How to Actually Use Rental and Repair in Your Life

Theory is interesting. Application matters more.

Start with rental for:

  • Events where you’d otherwise buy something you’ll wear once
  • Trend pieces you’re curious about but unsure you’ll love long-term
  • Seasonal items you only need for 2-3 months per year
  • Designer pieces you want to experience but can’t justify purchasing

Start with repair for:

  • Quality pieces with minor damage (loose hems, missing buttons, small tears)
  • Items with sentimental value that need restoration
  • Expensive pieces where repair costs less than 20% of replacement value
  • Visible mending projects where the repair becomes a design feature

Don’t force it: If you wear something weekly, own it. If you’d stress about returning a rental on time, buy secondhand instead. Circular fashion should reduce friction in your life, not add it.

Tools like Stylix help here by showing you what you actually wear versus what sits unused. That data informs better decisions about what to keep, what to rent, and what to let go.

The 2026 Outlook: What’s Coming Next

We’re projecting three major developments in the next 12-18 months.

First, rental subscriptions will consolidate. Too many platforms are competing for the same customers. Expect mergers and partnerships that create larger, more efficient networks. This is good for consumers (better selection, lower prices) but challenging for smaller players.

Second, repair will professionalize further. We’ll see certification programs for repair technicians, standardized pricing structures, and quality guarantees. This legitimizes repair as an industry, not just a craft.

Third, hybrid models will emerge. Brands offering rent-to-own options. Subscription services that include repair. Resale platforms that offer rental. The lines between these models will blur because consumers want flexibility, not categories.

The shift we’re tracking: fashion is moving from a product industry to a service industry. Brands that understand this transition early will capture disproportionate market share.

The Real Barrier Isn’t What You Think

The biggest obstacle to widespread rental and repair adoption isn’t cost or convenience.
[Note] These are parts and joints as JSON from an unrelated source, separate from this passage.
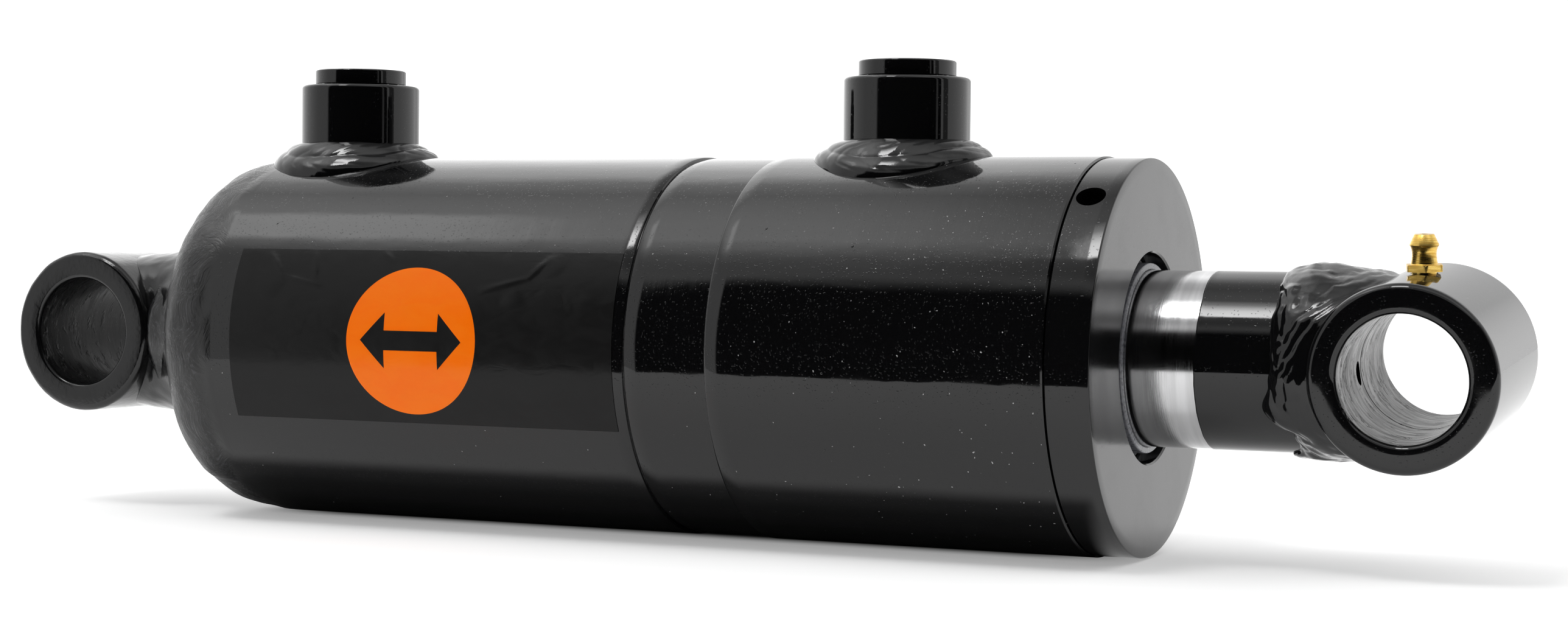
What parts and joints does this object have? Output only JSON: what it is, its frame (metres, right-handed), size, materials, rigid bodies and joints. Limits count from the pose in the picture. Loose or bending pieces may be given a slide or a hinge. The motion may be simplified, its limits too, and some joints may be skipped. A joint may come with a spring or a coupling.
{
  "type": "hydraulic cylinder",
  "caption": "Double-acting welded hydraulic cylinder with cross-tube pin eyes at both ends, two plugged ports and a chromed rod that slides and turns.",
  "frame": {"origin": "centre of the base pin eye, on its bore axis and the cylinder axis", "axes": "+X along the cylinder axis towards the rod eye, +Z towards the ports, +Y completes the right-handed frame and lies along the base eye's bore"},
  "size_m": [0.4303, 0.102, 0.1266],
  "materials": {
    "black_paint": "gloss enamel",
    "turned_black": "satin enamel over a turned face",
    "chrome_rod": "hard chrome, ground and polished",
    "bare_steel": "machined",
    "brass": "turned",
    "rubber": "moulded",
    "urethane": "moulded",
    "nylon": "machined",
    "label_film": "satin printed film",
    "orange_print": "printed film"
  },
  "bodies": {
    "barrel": {"barrel_tube": "black_paint", "base_cap": "black_paint", "base_ring_weld": "black_paint", "base_cross_tube": "black_paint", "base_eye_weld": "black_paint", "port_boss_base": "black_paint", "port_boss_head": "black_paint", "port_weld_base": "black_paint", "port_weld_head": "black_paint", "label": "label_film", "gland": "turned_black", "gland_o_ring": "rubber", "gland_backup_ring": "nylon", "rod_guide_ring_inner": "nylon", "rod_guide_ring_outer": "nylon", "rod_seal": "urethane", "rod_wiper": "urethane"},
    "piston_seals": {"piston_seal": "urethane", "piston_wear_ring_base": "nylon", "piston_wear_ring_head": "nylon"},
    "rod": {"piston_rod": "chrome_rod", "piston": "bare_steel", "piston_nut": "bare_steel", "piston_o_ring": "rubber", "rod_cross_tube": "black_paint", "rod_weld": "black_paint", "grease_fitting": "brass", "grease_spring": "bare_steel"},
    "grease_ball": {"grease_ball": "bare_steel"},
    "base_plug": {"port_plug_base": "black_paint", "plug_o_ring_base": "rubber"},
    "head_plug": {"port_plug_head": "black_paint", "plug_o_ring_head": "rubber"}
  },
  "joints": [
    {"name": "rod_stroke", "type": "slide", "parent": "barrel", "child": "piston_seals", "axis": [1, 0, 0], "range_m": [0, 0.1016]},
    {"name": "rod_turn", "type": "hinge", "parent": "piston_seals", "child": "rod", "pos_m": [0.1065, 0, 0], "axis": [1, 0, 0], "continuous": true},
    {"name": "grease_ball_press", "type": "slide", "parent": "rod", "child": "grease_ball", "axis": [0, -0.0872, 0.9962], "range_m": [-0.0008, 0], "stiffness_N_per_m": 200, "springref_m": 0.001, "deforming": ["grease_spring"]},
    {"name": "base_plug_lift", "type": "slide", "parent": "barrel", "child": "base_plug", "axis": [0, 0, 1], "range_m": [0, 0.02]},
    {"name": "head_plug_lift", "type": "slide", "parent": "barrel", "child": "head_plug", "axis": [0, 0, 1], "range_m": [0, 0.02]}
  ]
}
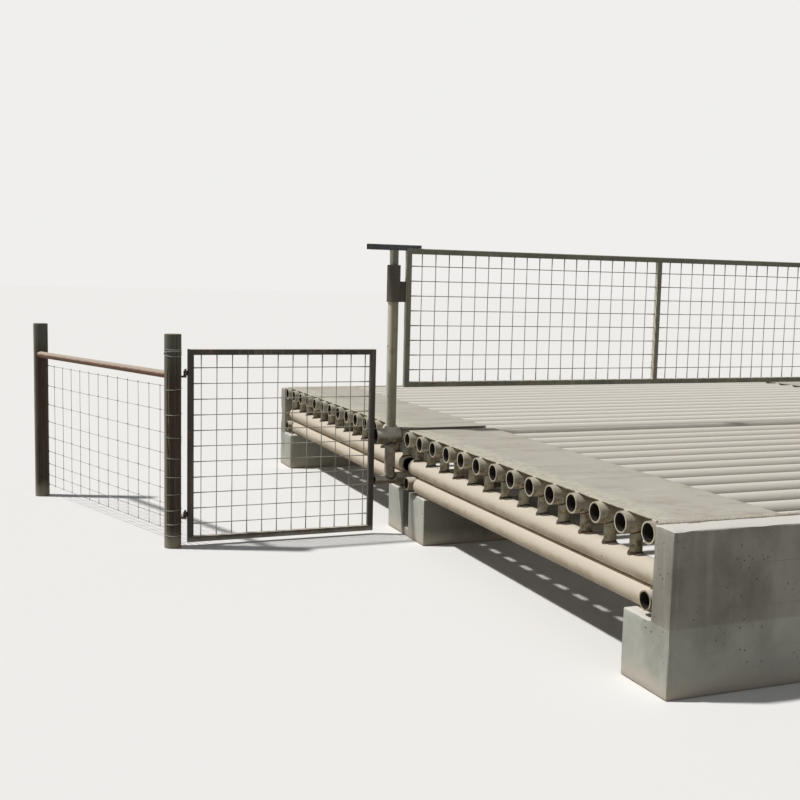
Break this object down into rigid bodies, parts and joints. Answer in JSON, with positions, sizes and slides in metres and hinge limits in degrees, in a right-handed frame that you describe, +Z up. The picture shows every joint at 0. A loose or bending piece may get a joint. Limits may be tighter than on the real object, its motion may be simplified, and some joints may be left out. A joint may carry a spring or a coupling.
{
  "type": "cattle grid",
  "caption": "Pipe cattle grid on concrete footings with a wide mesh swing gate across its middle, a square side gate, wooden posts and net wire",
  "frame": {"origin": "middle of the grid at ground level, on the underside of the middle footing", "axes": "+X along the deck pipes, from the hinge side to the latch side; +Y along the road, away from the camera; +Z up"},
  "size_m": [8.6364, 6.227, 1.9937],
  "materials": {
    "concrete": "cast concrete, dry and dusty",
    "pipe_steel": "weathered pipe with a coat of pale road dust",
    "gate_steel": "dull grey-green, weathered",
    "dark_steel": "dark brown, matt",
    "rusty_steel": "light rust",
    "timber": "creosoted round timber"
  },
  "bodies": {
    "grid": {"near_abutment": "concrete", "far_abutment": "concrete", "middle_footing": "concrete", "near_lower_stringers": "pipe_steel", "far_lower_stringers": "pipe_steel", "near_upper_stringers": "pipe_steel", "far_upper_stringers": "pipe_steel", "near_cross_pipes": "pipe_steel", "far_cross_pipes": "pipe_steel", "legs_left_edge": "pipe_steel", "legs_left_inner": "pipe_steel", "legs_centre": "pipe_steel", "legs_right_inner": "pipe_steel", "legs_right_edge": "pipe_steel", "near_deck_pipes": "pipe_steel", "far_deck_pipes": "pipe_steel", "near_tread_plates": "pipe_steel", "far_tread_plates": "pipe_steel", "gate_post": "gate_steel", "gate_post_brackets": "pipe_steel", "gate_post_strut": "pipe_steel", "latch_post": "gate_steel", "latch_post_brackets": "pipe_steel", "latch_post_strut": "pipe_steel", "hinge_hooks": "dark_steel", "hinge_post": "timber", "brace_post": "timber", "brace_pipe": "rusty_steel", "fence_net": "gate_steel"},
    "swing_gate": {"pivot_tube": "gate_steel", "head_bar": "gate_steel", "hinge_collar": "dark_steel", "gate_top_rail": "gate_steel", "gate_bottom_rail": "gate_steel", "gate_hinge_stile": "gate_steel", "gate_latch_stile": "gate_steel", "gate_uprights": "gate_steel", "gate_mesh_1": "gate_steel", "gate_mesh_2": "gate_steel", "gate_mesh_3": "gate_steel"},
    "side_gate": {"side_gate_top_rail": "dark_steel", "side_gate_bottom_rail": "dark_steel", "side_gate_hinge_stile": "dark_steel", "side_gate_latch_stile": "dark_steel", "side_gate_mesh": "dark_steel", "side_gate_eyes": "dark_steel"}
  },
  "joints": [
    {"name": "swing_gate_hinge", "type": "hinge", "parent": "grid", "child": "swing_gate", "pos_m": [-3.14, 0.10795, 1.4], "axis": [0, 0, 1], "range_deg": [-90, 90]},
    {"name": "side_gate_hinge", "type": "hinge", "parent": "grid", "child": "side_gate", "pos_m": [-4.5529, 0.10795, 0.7], "axis": [0, 0, 1], "range_deg": [-90, 90]}
  ]
}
It’s psychology.

People worry that rented clothes “aren’t really theirs.” They feel guilty about needing repairs (“I should have been more careful”). They associate secondhand with lower status.

These are cultural narratives, not reality. And they’re changing, but slowly.
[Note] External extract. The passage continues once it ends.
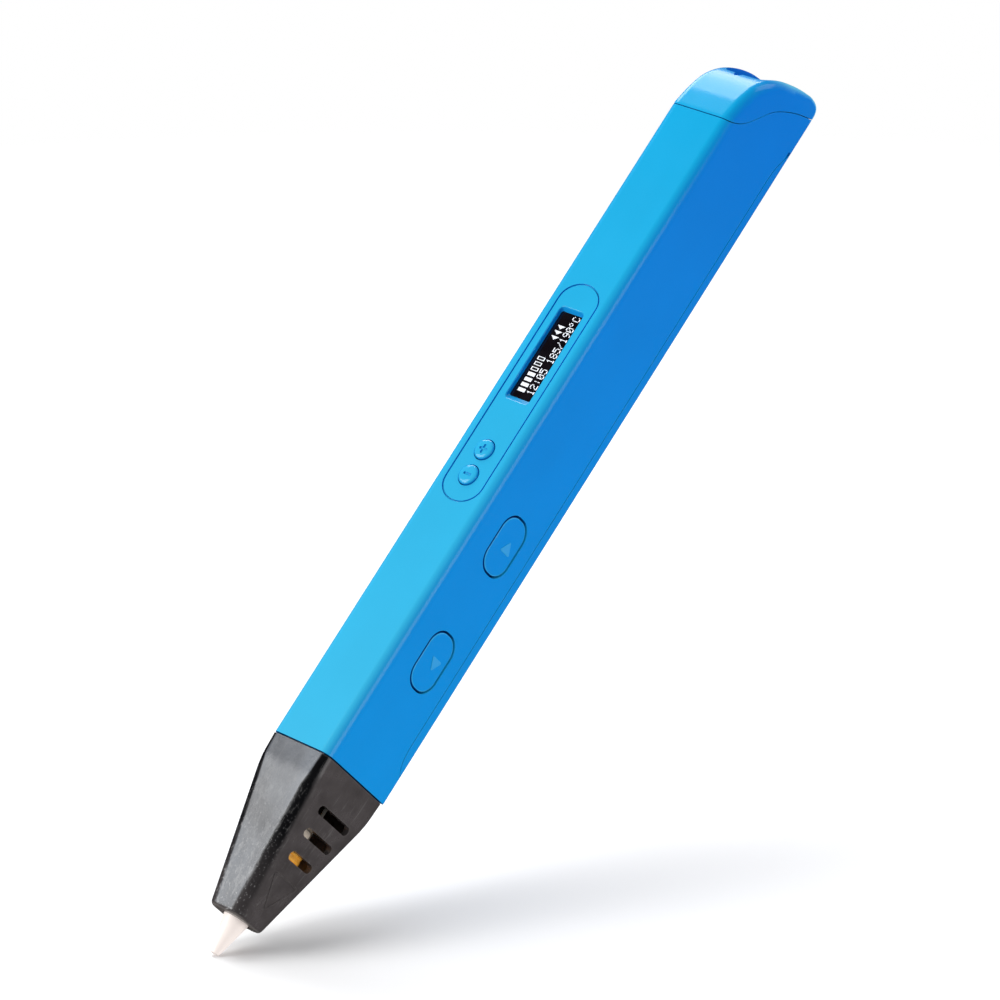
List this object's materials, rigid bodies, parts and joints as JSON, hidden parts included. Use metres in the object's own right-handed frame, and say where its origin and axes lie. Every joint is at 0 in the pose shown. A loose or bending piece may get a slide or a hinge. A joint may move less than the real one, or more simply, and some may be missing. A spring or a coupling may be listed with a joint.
{
  "type": "handheld 3d printing pen",
  "caption": "Slim rectangular filament drawing pen with a tapered vented nozzle cover, side feed keys, a small display panel and a rounded end cap.",
  "frame": {"origin": "on the flat rear cover, under the middle of the pen's length", "axes": "+X from the nozzle to the end cap, +Z out of the display face, the feed and retract buttons on the -Y side"},
  "size_m": [0.185, 0.0142, 0.0202],
  "materials": {
    "blue_shell": "fine satin moulded plastic, slightly soft sheen",
    "blue_key": "satin moulded plastic, a little smoother than the shell",
    "black_cover": "moulded heat-resistant plastic, scuffed, faint sheen",
    "nozzle_ceramic": "unglazed white ceramic",
    "screen": "glossy black display window",
    "heater_tape": "amber polyimide tape, glossy, translucent",
    "insulator": "matt fibre and ceramic insulation",
    "steel": "turned stainless steel",
    "brass": "machined brass",
    "natural_plastic": "natural moulded nylon",
    "clear_tube": "milky fluoropolymer tube",
    "dark_plastic": "black moulded plastic",
    "circuit_board": "green solder mask",
    "bare_metal": "drawn metal can",
    "red_insulation": "silicone wire insulation",
    "white_insulation": "glass-fibre wire sleeve",
    "ribbon_film": "flexible printed circuit film"
  },
  "bodies": {
    "pen_body": {"main_housing": "blue_shell", "rear_cover": "blue_shell", "end_cap": "blue_shell", "control_panel": "blue_shell", "nozzle_cover": "black_cover", "screen_window": "screen", "display_module": "dark_plastic", "ceramic_nozzle": "nozzle_ceramic", "nozzle_holder": "brass", "melt_tube": "steel", "heater_sleeve": "heater_tape", "insulator_collar": "insulator", "clamp_washer": "steel", "heat_break": "steel", "hot_end_bulkhead": "dark_plastic", "thermistor": "insulator", "thermistor_lead": "white_insulation", "heater_wire_a": "red_insulation", "heater_wire_b": "dark_plastic", "ptfe_tube": "clear_tube", "inlet_guide_tube": "clear_tube", "feed_chassis": "natural_plastic", "motor_can": "bare_metal", "gearbox": "brass", "idler_pivot_pin": "steel", "idler_spring": "steel", "main_board": "circuit_board", "side_board": "circuit_board", "processor_chip": "dark_plastic", "capacitor": "dark_plastic", "minus_switch": "dark_plastic", "plus_switch": "dark_plastic", "feed_switch": "dark_plastic", "retract_switch": "dark_plastic", "power_jack": "dark_plastic", "motor_wire_a": "red_insulation", "motor_wire_b": "dark_plastic", "display_ribbon": "ribbon_film", "board_screw_front": "steel", "board_screw_rear": "steel", "chassis_screw_front": "steel", "chassis_screw_rear": "steel"},
    "minus_key": {"button_minus": "blue_key"},
    "plus_key": {"button_plus": "blue_key"},
    "feed_key": {"feed_button": "blue_key"},
    "retract_key": {"retract_button": "blue_key"},
    "minus_contact": {"minus_plunger": "natural_plastic"},
    "plus_contact": {"plus_plunger": "natural_plastic"},
    "feed_contact": {"feed_plunger": "natural_plastic"},
    "retract_contact": {"retract_plunger": "natural_plastic"},
    "motor_output": {"worm_shaft": "steel"},
    "feed_roller_set": {"feed_axle": "steel", "worm_wheel": "brass", "drive_roller": "steel"},
    "idler_lever": {"idler_arm": "natural_plastic", "idler_pin": "steel"},
    "idler_wheel": {"idler_bearing": "steel"}
  },
  "joints": [
    {"name": "minus_press", "type": "slide", "parent": "pen_body", "child": "minus_key", "axis": [0, 0, -1], "range_m": [0, 0.0004]},
    {"name": "minus_plunger_travel", "type": "slide", "parent": "pen_body", "child": "minus_contact", "axis": [0, 0, -1], "range_m": [0, 0.0004]},
    {"name": "plus_press", "type": "slide", "parent": "pen_body", "child": "plus_key", "axis": [0, 0, -1], "range_m": [0, 0.0004]},
    {"name": "plus_plunger_travel", "type": "slide", "parent": "pen_body", "child": "plus_contact", "axis": [0, 0, -1], "range_m": [0, 0.0004]},
    {"name": "feed_press", "type": "slide", "parent": "pen_body", "child": "feed_key", "axis": [0, 1, 0], "range_m": [0, 0.0004]},
    {"name": "feed_plunger_travel", "type": "slide", "parent": "pen_body", "child": "feed_contact", "axis": [0, 1, 0], "range_m": [0, 0.0004]},
    {"name": "retract_press", "type": "slide", "parent": "pen_body", "child": "retract_key", "axis": [0, 1, 0], "range_m": [0, 0.0004]},
    {"name": "retract_plunger_travel", "type": "slide", "parent": "pen_body", "child": "retract_contact", "axis": [0, 1, 0], "range_m": [0, 0.0004]},
    {"name": "motor_spin", "type": "hinge", "parent": "pen_body", "child": "motor_output", "pos_m": [0.0085, -0.0024, 0.00945], "axis": [1, 0, 0], "continuous": true},
    {"name": "feed_roller_spin", "type": "hinge", "parent": "pen_body", "child": "feed_roller_set", "pos_m": [0.0085, 0, 0.0057], "axis": [0, 1, 0], "continuous": true},
    {"name": "idler_swing", "type": "hinge", "parent": "pen_body", "child": "idler_lever", "pos_m": [0.017, 0.0029, 0.0119], "axis": [0, 1, 0], "range_deg": [0, 3], "deforming": ["idler_spring"]},
    {"name": "idler_spin", "type": "hinge", "parent": "idler_lever", "child": "idler_wheel", "pos_m": [0.0085, 0.0029, 0.0116], "axis": [0, 1, 0], "continuous": true}
  ],
  "couplings": [
    {"joint": "minus_plunger_travel", "follows": "minus_press", "ratio": 1},
    {"joint": "plus_plunger_travel", "follows": "plus_press", "ratio": 1},
    {"joint": "feed_plunger_travel", "follows": "feed_press", "ratio": 1},
    {"joint": "retract_plunger_travel", "follows": "retract_press", "ratio": 1},
    {"joint": "feed_roller_spin", "follows": "motor_spin", "ratio": -0.0625},
    {"joint": "idler_spin", "follows": "motor_spin", "ratio": 0.086806}
  ]
}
The counter-narrative: rental is access to better quality than you’d normally buy. Repair is evidence you value what you own. Secondhand is smart resource allocation.

This mental shift is happening fastest among younger consumers, but it’s spreading. By 2028, we expect rental and repair to be normalized across age demographics in urban markets. Rural areas will lag by 3-5 years due to infrastructure limitations.
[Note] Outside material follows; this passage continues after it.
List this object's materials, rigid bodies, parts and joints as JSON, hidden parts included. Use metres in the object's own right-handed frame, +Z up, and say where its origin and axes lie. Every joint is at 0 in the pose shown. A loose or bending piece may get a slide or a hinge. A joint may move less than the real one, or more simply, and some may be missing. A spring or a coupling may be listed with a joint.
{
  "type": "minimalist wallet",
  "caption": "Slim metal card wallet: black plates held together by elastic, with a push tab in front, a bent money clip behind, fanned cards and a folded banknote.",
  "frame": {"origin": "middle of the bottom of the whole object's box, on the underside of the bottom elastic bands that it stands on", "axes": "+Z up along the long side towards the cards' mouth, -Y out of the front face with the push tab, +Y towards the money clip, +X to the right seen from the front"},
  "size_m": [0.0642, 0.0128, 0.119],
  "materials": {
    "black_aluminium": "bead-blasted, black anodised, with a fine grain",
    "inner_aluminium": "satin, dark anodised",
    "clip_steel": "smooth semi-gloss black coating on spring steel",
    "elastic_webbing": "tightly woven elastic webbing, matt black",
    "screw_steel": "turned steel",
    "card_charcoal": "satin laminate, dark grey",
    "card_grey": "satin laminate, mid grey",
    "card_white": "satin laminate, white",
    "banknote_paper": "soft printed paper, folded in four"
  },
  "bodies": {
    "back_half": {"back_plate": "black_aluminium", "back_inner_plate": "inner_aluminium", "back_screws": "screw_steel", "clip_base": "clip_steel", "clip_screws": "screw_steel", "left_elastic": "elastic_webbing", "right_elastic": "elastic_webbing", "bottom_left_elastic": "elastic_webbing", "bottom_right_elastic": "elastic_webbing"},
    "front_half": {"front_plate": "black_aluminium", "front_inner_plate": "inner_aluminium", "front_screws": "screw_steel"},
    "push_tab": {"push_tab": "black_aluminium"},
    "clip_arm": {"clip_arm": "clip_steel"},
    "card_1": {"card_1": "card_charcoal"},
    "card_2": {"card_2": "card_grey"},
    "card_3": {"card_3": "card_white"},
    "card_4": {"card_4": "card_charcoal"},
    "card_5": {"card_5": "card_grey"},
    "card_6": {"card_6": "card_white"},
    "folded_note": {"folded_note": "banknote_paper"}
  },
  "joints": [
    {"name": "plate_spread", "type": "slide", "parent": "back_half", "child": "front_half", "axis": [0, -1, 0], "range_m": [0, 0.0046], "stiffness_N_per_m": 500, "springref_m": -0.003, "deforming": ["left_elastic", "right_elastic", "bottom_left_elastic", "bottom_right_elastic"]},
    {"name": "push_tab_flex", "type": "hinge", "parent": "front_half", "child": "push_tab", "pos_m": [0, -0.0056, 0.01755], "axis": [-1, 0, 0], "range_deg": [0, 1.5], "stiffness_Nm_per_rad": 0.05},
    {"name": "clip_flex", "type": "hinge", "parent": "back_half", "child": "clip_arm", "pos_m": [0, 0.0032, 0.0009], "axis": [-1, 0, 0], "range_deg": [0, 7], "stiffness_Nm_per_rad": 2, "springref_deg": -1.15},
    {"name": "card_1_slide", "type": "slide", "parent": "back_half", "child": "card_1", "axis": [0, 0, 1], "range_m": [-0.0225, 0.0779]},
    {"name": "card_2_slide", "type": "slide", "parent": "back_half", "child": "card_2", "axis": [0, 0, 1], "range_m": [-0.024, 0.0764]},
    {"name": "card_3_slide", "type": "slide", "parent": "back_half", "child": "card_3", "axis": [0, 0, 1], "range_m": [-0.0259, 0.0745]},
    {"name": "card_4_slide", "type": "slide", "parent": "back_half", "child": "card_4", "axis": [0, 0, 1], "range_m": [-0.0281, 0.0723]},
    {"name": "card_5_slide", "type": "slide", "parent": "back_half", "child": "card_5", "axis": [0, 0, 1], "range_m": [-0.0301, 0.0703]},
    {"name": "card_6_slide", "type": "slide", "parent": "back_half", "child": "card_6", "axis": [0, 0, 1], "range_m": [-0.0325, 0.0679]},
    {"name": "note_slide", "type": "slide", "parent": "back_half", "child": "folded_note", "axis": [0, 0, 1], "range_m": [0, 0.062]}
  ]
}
What This Means for Your Wardrobe Right Now

Here’s what matters: you don’t need to overhaul everything immediately. But you should start thinking differently about acquisition.

Before buying something new, ask:

  • Will I wear this 30+ times?
  • Could I rent this instead?
  • If it breaks, can it be repaired?
  • Will I want to sell or donate this eventually?

These questions change your relationship with clothes. They shift you from impulsive consumption to strategic curation.

And when you’re staring at a closet full of clothes wondering what to wear (we’ve all been there), remember that rental and repair aren’t just about sustainability. They’re about having the right things at the right time. Not everything. Just what actually works.

That’s the rhythm of sustainable fashion in 2026. Not deprivation. Not sacrifice. Just smarter systems that give you more options with less waste. The infrastructure is finally catching up to what consumers have wanted for years: freedom from ownership without losing access to style.